Records excerpted from a collection:
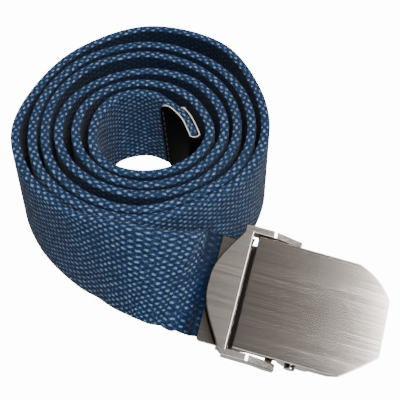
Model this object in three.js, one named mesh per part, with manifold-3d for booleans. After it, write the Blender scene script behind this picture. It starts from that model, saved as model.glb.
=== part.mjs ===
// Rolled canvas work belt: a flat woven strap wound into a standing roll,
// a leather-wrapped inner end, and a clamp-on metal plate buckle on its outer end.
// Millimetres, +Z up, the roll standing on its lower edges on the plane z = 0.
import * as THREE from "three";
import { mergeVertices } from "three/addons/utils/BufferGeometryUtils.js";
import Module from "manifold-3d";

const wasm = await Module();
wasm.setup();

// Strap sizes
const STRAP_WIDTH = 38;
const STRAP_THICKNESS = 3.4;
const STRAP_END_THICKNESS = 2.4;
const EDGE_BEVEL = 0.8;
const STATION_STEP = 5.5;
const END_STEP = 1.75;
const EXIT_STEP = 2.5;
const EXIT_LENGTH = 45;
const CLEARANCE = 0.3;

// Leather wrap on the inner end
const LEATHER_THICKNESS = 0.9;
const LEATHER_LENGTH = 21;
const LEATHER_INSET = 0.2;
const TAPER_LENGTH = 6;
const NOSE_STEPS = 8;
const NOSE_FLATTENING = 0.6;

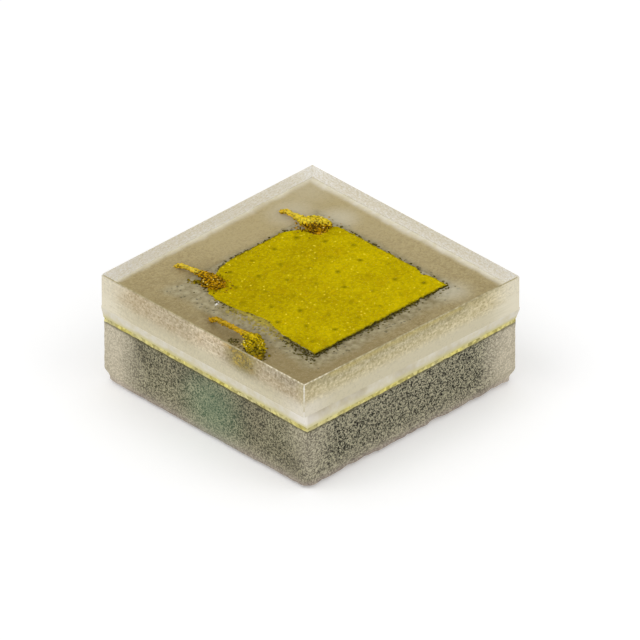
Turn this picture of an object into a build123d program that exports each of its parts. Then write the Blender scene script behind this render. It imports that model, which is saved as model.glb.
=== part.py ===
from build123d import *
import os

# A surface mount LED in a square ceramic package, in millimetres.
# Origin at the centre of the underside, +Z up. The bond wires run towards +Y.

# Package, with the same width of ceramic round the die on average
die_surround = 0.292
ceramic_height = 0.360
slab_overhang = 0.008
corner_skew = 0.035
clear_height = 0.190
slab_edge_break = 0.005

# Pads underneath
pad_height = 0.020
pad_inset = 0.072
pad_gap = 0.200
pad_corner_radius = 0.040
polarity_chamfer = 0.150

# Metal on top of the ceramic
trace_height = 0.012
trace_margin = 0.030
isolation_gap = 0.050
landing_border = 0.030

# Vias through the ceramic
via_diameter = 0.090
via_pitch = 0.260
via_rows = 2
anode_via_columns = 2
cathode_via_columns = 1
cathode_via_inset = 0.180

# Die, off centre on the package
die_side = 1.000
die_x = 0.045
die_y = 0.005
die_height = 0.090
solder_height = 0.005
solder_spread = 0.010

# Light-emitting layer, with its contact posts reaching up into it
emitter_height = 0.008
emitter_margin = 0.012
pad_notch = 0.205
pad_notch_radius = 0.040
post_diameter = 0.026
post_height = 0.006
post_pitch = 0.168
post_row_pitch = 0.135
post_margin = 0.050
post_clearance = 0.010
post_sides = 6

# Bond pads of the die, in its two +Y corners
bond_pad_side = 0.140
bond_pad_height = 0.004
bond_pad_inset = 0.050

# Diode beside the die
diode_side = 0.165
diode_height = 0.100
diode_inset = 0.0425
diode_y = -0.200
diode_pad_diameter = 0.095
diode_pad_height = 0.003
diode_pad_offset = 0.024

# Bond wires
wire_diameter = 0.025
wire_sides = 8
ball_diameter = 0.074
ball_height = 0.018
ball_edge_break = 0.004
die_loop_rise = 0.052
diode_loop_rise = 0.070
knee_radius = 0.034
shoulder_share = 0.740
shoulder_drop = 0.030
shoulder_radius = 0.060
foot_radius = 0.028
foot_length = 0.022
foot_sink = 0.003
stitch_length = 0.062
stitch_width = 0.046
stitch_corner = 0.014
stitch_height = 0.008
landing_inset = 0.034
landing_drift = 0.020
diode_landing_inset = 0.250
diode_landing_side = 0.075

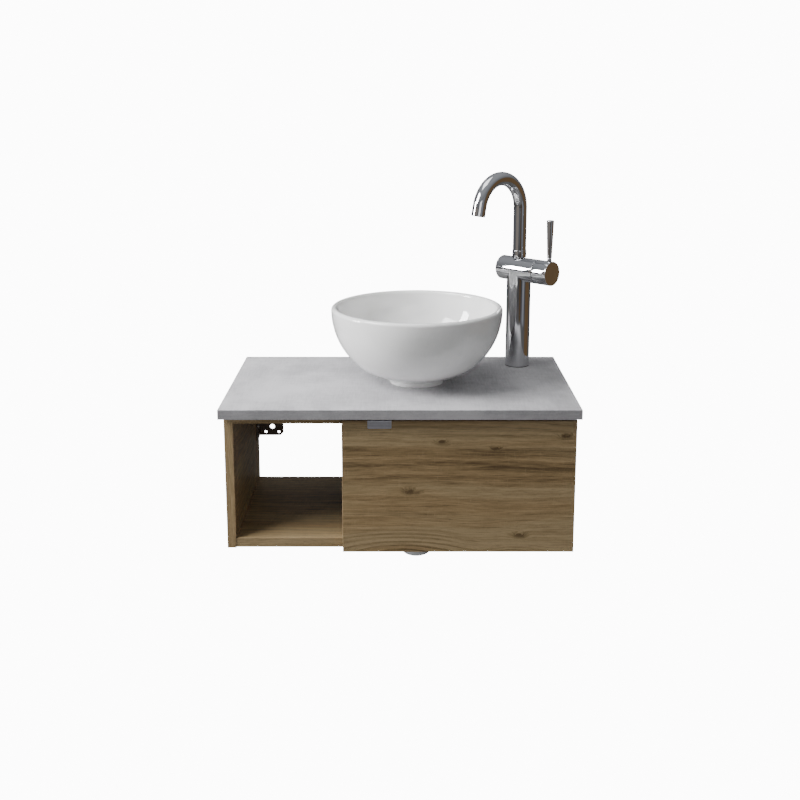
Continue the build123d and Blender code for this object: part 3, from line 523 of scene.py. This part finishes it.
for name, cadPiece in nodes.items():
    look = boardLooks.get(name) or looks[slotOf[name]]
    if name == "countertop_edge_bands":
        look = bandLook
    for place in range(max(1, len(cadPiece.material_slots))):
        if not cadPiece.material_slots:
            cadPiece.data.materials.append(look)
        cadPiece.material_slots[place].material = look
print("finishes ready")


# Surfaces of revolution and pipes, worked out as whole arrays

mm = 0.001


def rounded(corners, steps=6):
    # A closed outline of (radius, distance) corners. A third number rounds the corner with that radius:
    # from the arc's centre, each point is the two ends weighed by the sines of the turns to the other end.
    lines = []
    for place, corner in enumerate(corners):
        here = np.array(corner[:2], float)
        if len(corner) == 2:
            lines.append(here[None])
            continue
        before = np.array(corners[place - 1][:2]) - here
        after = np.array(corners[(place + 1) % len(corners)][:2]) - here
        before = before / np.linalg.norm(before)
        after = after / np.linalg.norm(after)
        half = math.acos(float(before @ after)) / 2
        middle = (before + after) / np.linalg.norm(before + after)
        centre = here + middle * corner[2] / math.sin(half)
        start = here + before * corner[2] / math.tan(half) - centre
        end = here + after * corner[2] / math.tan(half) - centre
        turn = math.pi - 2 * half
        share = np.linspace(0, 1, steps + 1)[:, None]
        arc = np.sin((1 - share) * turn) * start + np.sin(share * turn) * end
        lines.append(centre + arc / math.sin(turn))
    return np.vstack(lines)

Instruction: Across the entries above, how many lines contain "picture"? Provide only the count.

Completed exercise: 2